• RAW DATA
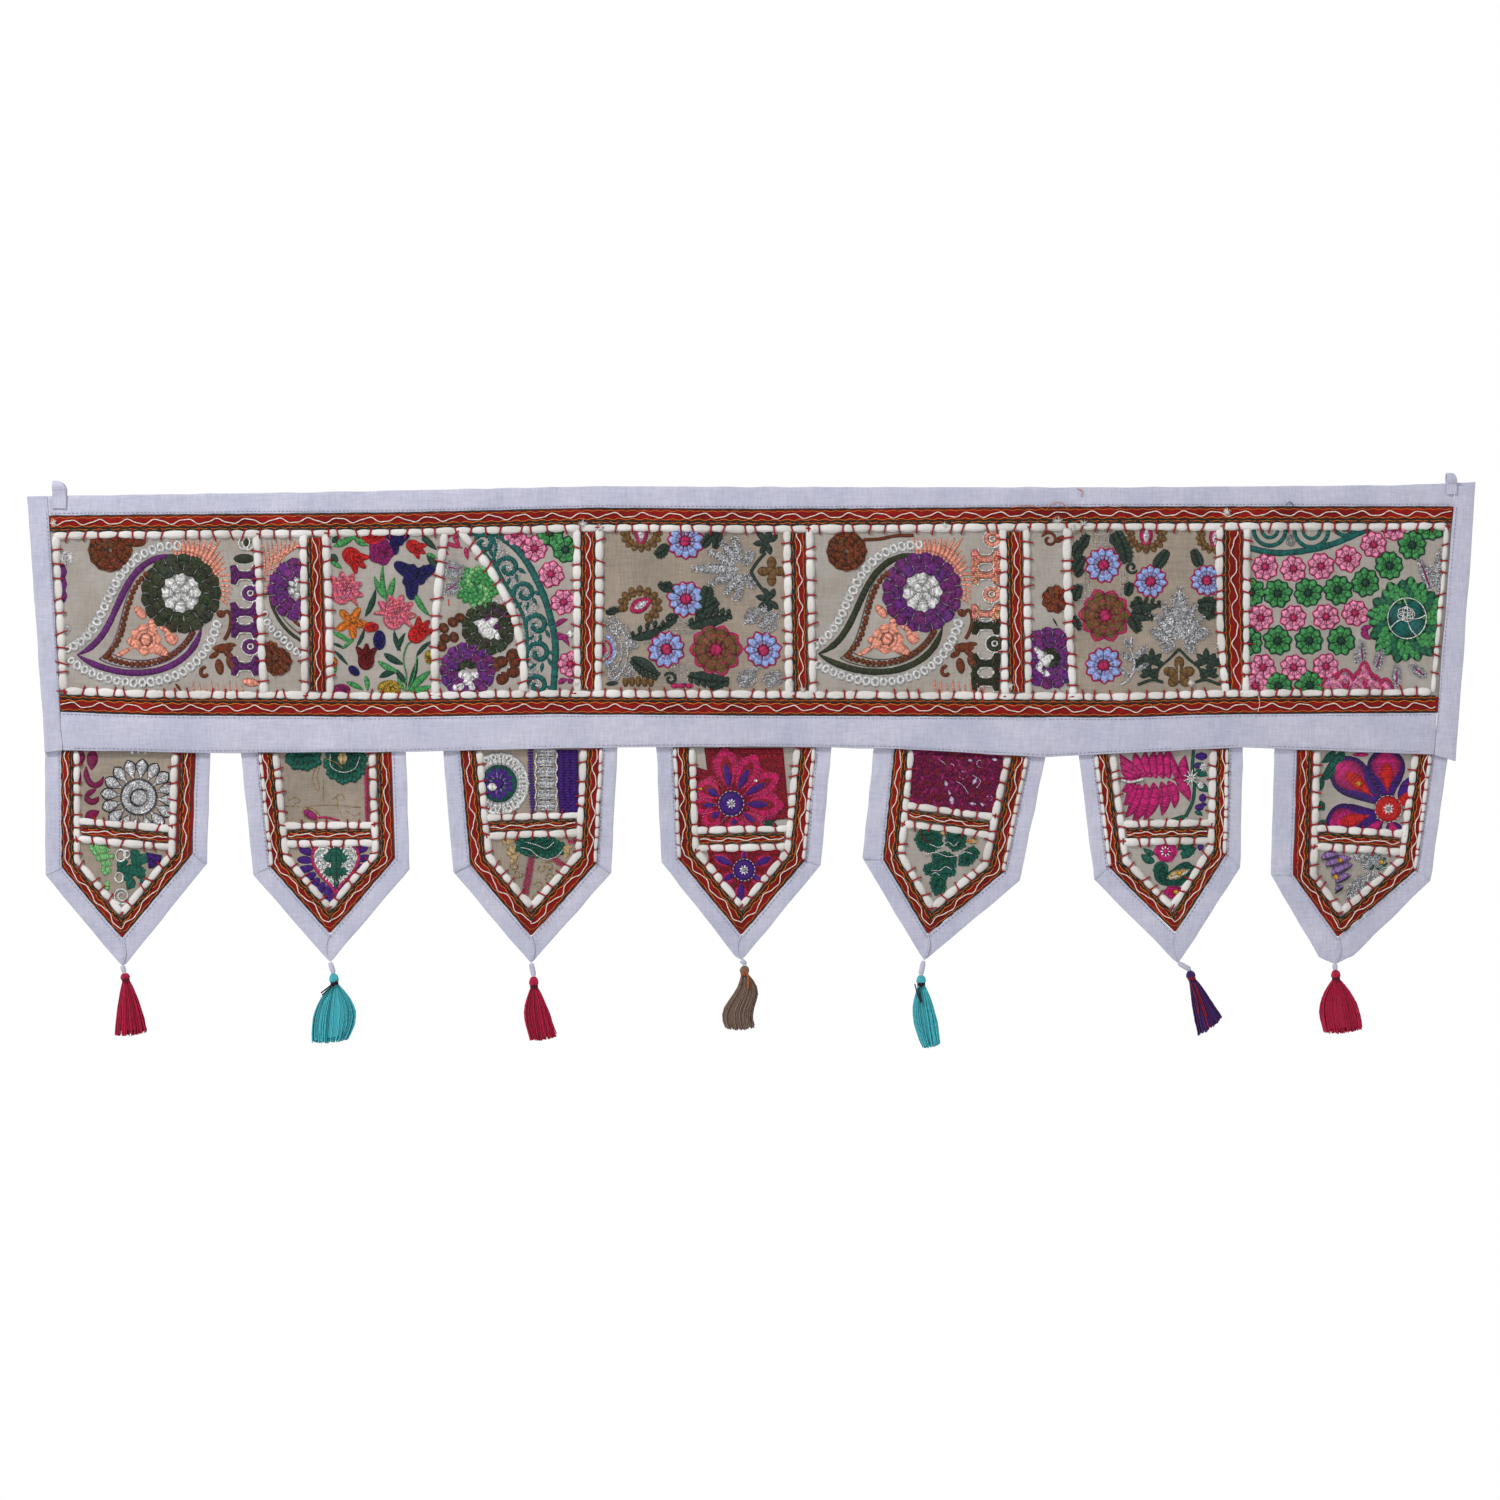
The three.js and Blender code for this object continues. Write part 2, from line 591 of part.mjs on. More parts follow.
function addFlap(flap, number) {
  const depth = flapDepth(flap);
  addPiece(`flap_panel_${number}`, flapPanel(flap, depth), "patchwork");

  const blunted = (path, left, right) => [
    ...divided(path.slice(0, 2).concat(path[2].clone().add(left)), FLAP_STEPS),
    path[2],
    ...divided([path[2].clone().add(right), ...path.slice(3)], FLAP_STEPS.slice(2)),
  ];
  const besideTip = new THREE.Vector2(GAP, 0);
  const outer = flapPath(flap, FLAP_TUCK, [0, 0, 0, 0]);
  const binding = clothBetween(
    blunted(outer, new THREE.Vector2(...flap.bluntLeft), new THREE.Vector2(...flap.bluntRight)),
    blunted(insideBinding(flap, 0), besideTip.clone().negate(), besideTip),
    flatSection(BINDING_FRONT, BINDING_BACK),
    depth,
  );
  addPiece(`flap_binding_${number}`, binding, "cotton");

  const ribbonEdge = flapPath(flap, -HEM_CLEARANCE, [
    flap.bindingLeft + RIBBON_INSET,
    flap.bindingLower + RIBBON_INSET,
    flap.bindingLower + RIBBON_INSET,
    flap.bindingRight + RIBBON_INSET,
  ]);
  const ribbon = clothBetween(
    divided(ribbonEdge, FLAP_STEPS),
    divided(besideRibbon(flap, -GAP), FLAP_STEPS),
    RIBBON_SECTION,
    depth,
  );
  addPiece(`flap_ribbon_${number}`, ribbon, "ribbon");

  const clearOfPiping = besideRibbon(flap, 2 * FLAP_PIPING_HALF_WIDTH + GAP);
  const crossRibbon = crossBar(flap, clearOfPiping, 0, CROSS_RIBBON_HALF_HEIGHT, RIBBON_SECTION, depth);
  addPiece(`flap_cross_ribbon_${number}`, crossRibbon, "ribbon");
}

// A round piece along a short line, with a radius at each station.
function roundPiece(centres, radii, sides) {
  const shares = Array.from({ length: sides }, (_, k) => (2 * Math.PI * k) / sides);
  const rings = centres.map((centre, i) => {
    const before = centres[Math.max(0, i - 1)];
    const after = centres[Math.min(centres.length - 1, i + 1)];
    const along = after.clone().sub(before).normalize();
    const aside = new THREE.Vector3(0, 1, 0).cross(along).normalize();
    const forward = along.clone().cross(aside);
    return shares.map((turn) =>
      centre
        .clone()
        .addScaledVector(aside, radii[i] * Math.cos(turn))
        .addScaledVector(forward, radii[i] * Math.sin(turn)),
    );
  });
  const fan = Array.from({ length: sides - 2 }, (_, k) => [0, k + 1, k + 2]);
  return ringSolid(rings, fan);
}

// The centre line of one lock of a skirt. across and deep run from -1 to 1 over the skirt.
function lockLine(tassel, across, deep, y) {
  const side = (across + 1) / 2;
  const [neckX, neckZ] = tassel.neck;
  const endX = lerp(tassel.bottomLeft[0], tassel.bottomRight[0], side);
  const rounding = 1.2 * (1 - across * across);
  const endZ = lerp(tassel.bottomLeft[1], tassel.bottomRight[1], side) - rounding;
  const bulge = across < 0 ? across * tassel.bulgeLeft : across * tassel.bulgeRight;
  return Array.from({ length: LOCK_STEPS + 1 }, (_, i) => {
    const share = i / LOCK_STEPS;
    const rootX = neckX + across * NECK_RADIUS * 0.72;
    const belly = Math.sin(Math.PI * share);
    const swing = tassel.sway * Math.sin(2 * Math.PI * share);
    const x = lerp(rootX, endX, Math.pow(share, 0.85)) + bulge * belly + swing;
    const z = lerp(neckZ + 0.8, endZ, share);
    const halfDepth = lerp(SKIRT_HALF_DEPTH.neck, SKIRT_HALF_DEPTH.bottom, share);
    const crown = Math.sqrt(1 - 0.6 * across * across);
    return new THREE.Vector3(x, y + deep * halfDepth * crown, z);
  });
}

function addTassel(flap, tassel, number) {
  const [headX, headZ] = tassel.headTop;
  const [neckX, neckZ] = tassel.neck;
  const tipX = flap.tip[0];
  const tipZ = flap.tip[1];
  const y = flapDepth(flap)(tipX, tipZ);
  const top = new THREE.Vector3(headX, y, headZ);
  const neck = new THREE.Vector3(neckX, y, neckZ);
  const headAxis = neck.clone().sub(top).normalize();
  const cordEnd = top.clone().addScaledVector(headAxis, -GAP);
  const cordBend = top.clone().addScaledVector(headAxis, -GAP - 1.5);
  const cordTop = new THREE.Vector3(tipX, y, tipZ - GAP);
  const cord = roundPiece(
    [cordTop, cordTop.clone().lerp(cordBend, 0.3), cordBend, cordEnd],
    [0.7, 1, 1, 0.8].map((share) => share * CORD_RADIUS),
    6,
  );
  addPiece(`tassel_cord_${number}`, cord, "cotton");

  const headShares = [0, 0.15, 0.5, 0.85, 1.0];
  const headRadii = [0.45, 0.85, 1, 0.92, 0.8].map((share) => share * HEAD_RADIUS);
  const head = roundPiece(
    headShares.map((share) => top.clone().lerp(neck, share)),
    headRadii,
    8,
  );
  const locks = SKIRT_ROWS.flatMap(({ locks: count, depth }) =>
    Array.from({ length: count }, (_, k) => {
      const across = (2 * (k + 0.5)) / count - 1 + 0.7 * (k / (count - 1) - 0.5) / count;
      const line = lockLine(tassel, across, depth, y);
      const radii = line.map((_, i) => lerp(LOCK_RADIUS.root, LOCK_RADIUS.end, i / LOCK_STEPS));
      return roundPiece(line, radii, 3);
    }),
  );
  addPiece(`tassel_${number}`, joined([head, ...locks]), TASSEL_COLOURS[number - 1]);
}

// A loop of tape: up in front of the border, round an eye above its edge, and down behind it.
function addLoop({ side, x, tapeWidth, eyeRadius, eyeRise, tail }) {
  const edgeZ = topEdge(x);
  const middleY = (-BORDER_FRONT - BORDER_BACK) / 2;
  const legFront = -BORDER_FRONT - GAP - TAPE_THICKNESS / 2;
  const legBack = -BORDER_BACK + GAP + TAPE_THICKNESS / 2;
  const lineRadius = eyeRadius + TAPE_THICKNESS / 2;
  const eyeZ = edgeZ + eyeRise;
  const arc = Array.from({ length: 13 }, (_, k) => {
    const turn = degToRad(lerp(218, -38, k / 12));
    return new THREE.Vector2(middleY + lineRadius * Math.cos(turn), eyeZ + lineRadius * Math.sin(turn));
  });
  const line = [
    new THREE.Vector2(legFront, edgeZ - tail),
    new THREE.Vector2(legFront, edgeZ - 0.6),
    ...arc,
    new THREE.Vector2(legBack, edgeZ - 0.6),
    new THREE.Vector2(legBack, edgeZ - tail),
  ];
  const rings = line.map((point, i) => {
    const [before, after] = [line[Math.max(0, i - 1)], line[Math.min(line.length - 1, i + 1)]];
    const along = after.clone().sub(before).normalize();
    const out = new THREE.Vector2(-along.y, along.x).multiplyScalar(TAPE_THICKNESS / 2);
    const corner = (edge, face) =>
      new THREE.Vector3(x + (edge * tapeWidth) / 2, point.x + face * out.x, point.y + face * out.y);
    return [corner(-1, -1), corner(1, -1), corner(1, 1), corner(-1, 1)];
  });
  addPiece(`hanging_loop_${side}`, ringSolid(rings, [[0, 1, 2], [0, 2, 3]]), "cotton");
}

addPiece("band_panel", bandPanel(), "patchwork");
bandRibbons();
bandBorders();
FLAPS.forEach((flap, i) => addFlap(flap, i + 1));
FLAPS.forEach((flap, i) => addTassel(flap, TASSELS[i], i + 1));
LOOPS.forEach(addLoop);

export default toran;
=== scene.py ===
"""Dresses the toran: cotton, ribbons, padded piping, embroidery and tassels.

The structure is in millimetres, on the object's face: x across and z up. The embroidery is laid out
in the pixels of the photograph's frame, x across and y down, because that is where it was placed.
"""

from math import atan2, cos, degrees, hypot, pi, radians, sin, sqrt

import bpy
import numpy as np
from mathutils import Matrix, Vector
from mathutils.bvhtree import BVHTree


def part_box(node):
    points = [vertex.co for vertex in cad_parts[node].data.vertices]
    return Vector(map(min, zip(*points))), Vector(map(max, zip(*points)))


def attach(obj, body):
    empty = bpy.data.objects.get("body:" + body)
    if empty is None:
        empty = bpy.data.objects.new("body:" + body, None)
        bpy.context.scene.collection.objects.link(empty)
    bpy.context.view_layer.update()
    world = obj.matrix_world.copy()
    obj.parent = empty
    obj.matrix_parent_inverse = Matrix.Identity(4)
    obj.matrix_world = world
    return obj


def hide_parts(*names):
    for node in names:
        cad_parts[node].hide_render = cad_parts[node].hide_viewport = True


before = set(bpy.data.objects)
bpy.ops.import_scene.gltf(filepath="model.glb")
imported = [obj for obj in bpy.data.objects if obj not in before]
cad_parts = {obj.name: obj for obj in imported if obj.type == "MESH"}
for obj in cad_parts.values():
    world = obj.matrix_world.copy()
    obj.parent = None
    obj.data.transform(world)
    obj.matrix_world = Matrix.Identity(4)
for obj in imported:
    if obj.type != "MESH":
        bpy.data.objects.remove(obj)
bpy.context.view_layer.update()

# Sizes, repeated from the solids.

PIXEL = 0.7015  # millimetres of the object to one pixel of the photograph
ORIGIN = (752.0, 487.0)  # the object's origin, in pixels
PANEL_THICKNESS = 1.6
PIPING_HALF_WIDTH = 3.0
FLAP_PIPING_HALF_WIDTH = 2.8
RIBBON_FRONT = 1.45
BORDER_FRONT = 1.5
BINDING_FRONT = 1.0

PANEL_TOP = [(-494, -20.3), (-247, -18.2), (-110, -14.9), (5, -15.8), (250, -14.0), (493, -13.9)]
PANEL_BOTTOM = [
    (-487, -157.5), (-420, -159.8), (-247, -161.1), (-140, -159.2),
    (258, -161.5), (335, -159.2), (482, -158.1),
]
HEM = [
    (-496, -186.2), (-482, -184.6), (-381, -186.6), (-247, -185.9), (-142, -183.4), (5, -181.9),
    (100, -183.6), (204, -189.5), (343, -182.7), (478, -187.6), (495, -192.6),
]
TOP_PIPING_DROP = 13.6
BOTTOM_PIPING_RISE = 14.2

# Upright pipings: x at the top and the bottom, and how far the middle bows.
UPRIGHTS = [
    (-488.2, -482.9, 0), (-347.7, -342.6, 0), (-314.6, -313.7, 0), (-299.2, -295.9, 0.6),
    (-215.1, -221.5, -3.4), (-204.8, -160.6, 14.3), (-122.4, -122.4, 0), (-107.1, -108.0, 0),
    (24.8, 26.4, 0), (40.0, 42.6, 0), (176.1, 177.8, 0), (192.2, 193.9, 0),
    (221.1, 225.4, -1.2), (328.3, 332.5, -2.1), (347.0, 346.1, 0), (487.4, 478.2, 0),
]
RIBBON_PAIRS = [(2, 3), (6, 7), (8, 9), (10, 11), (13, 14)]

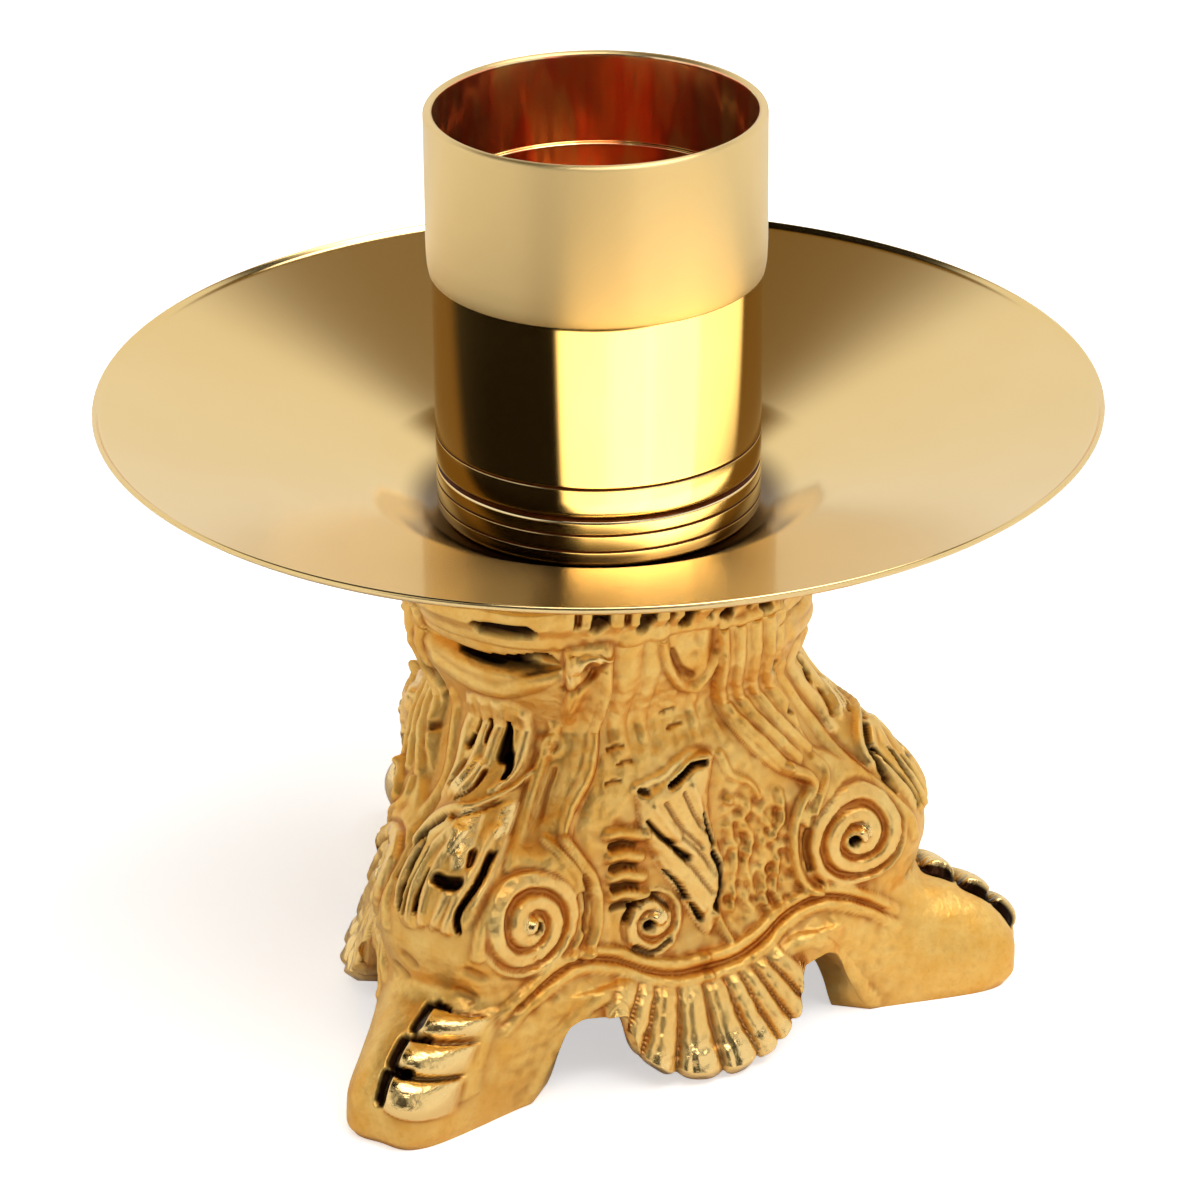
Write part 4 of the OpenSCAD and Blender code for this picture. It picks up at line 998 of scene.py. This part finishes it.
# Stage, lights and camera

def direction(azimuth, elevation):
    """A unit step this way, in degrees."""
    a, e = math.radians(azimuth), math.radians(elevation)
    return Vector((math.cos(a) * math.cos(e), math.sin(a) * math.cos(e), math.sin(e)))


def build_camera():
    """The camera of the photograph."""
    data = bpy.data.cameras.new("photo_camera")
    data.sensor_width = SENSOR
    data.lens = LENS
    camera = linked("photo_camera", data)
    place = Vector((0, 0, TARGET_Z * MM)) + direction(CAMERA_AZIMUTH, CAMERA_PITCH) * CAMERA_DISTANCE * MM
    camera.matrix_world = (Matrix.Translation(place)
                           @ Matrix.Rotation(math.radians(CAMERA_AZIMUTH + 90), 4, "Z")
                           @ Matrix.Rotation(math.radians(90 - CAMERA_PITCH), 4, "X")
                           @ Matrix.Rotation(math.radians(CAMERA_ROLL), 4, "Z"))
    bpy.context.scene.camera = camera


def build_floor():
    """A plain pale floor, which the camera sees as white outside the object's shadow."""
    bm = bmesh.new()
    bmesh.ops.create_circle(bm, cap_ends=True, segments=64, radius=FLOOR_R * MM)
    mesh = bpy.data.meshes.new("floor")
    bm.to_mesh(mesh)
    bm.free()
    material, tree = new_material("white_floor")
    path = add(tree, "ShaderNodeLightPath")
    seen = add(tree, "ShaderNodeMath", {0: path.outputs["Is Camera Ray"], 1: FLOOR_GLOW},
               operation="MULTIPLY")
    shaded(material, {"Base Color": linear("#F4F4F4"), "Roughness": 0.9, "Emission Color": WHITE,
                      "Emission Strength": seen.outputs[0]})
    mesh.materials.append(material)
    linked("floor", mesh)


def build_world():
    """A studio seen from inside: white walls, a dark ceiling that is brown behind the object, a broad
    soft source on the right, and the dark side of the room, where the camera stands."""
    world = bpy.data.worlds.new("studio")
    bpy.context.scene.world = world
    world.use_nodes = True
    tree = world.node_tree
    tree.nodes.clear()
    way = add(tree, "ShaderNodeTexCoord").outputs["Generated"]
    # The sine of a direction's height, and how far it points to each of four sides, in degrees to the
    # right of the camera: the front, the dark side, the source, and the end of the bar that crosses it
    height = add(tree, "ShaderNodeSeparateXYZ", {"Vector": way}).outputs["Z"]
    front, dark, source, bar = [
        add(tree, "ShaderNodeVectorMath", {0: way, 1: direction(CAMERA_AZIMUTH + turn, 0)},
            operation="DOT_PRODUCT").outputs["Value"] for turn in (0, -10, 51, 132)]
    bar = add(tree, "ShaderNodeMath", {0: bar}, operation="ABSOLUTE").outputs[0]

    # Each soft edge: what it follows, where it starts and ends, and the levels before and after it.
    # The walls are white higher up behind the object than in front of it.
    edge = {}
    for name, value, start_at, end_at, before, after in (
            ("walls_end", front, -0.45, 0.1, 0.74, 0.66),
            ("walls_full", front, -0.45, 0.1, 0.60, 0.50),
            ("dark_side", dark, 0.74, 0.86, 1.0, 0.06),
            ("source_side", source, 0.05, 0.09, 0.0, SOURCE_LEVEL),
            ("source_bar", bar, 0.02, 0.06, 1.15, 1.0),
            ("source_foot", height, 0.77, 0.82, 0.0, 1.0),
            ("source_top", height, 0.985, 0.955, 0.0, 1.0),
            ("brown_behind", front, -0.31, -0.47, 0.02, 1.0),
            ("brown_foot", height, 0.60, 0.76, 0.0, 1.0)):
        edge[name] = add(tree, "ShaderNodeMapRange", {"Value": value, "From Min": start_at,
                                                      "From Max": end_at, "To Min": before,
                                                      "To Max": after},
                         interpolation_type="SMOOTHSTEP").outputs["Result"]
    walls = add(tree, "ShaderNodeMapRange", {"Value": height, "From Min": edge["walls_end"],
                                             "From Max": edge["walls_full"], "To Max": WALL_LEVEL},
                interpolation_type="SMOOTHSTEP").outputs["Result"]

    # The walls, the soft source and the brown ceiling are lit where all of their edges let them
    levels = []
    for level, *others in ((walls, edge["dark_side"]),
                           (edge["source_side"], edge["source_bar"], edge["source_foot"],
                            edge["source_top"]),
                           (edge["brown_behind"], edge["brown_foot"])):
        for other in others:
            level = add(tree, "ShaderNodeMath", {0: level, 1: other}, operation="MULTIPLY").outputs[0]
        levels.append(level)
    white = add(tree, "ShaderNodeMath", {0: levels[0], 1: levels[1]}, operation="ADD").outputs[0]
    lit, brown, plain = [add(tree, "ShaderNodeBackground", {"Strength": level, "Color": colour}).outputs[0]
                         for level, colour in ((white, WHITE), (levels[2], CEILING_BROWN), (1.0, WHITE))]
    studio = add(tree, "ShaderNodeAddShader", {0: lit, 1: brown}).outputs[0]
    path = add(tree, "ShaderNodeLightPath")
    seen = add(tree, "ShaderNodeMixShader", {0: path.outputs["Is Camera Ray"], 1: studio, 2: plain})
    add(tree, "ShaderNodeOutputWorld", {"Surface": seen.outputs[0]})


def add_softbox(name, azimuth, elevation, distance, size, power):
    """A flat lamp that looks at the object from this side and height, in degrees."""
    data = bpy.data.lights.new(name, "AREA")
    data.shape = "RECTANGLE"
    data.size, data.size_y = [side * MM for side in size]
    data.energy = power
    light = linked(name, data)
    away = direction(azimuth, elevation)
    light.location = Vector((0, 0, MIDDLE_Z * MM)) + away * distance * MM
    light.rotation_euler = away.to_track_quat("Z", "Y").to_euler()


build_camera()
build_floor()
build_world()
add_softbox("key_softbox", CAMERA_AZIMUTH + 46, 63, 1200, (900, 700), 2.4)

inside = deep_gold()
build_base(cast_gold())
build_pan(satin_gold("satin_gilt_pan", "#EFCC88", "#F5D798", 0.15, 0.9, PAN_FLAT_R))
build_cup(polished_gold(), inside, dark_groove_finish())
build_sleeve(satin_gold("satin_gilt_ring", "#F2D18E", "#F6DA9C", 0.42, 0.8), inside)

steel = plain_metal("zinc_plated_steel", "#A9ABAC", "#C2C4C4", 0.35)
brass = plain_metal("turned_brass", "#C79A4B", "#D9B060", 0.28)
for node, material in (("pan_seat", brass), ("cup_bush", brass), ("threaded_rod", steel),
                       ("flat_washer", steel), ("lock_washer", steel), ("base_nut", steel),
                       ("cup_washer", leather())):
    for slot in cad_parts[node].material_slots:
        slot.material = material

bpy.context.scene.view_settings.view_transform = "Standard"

• EXERCISE
Return only the count of lines in the records that hold the word "Blender".

• RESULT OF THIS EXERCISE
2